Saylor has also revealed that several DeFi platforms (including Pendle and Saturn) have begun tokenizing STRC-linked dividend exposures for on-chain trading. He believes this trend could give rise to digital banking products offering Bitcoin-collateralized yields. From an evolutionary perspective, STRC is not just a financing tool, but could become a bridge between traditional credit markets and crypto-native finance.
Impact 5: Expanding Institutional Access to Crypto
Citigroup’s $138 million position in Strategy signals traditional finance’s endorsement of this model. JPMorgan estimates that if Strategy maintains its current pace, it could buy up to $30 billion in Bitcoin in 2026.
More importantly, STRC provides a compliant, indirect exposure path for institutions unable to hold Bitcoin directly—such as pension funds, insurers, and bank trust departments—by holding a Nasdaq-listed preferred share product with yields indirectly tied to Bitcoin’s price. If this model proves sustainable, similar structures could proliferate, further broadening institutional access to crypto markets.
Conclusion
STRC is not just a financing tool. It represents a financial experiment that upgrades Bitcoin from a "reserve asset" to a "foundational asset for the credit market."

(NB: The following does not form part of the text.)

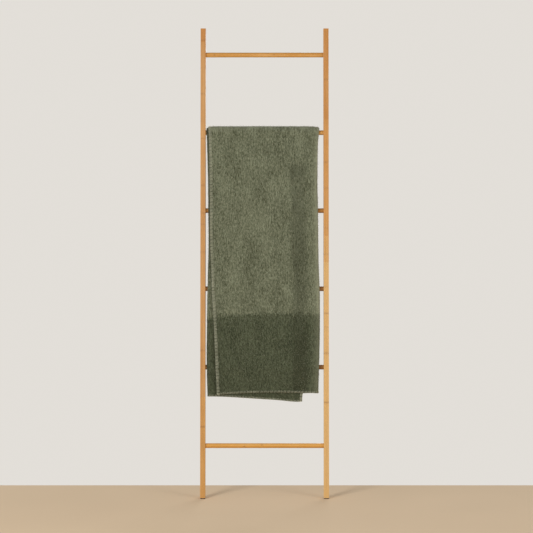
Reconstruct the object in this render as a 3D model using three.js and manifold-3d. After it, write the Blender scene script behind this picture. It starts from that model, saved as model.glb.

The true structural significance of STRC is not simply that it enabled more corporate Bitcoin purchases. For the first time, it demonstrates—at scale, in the open market, under regulatory oversight—that Bitcoin can serve as the underlying asset for long-term credit structures. It is now backing fixed income obligations, entering corporate capital structures, and laying the groundwork for a cycle of credit expansion and collateralization.
The sustainability of this experiment depends on three observable structural parameters: whether Bitcoin’s long-term price trend can cover the funding costs of preferred shares; whether demand for STRC in the credit market can continue to grow beyond a temporary "yield grab"; and whether, if there is a mismatch between the financing and buying cycles, the company has enough tools and flexibility to manage the gap without being forced to liquidate assets.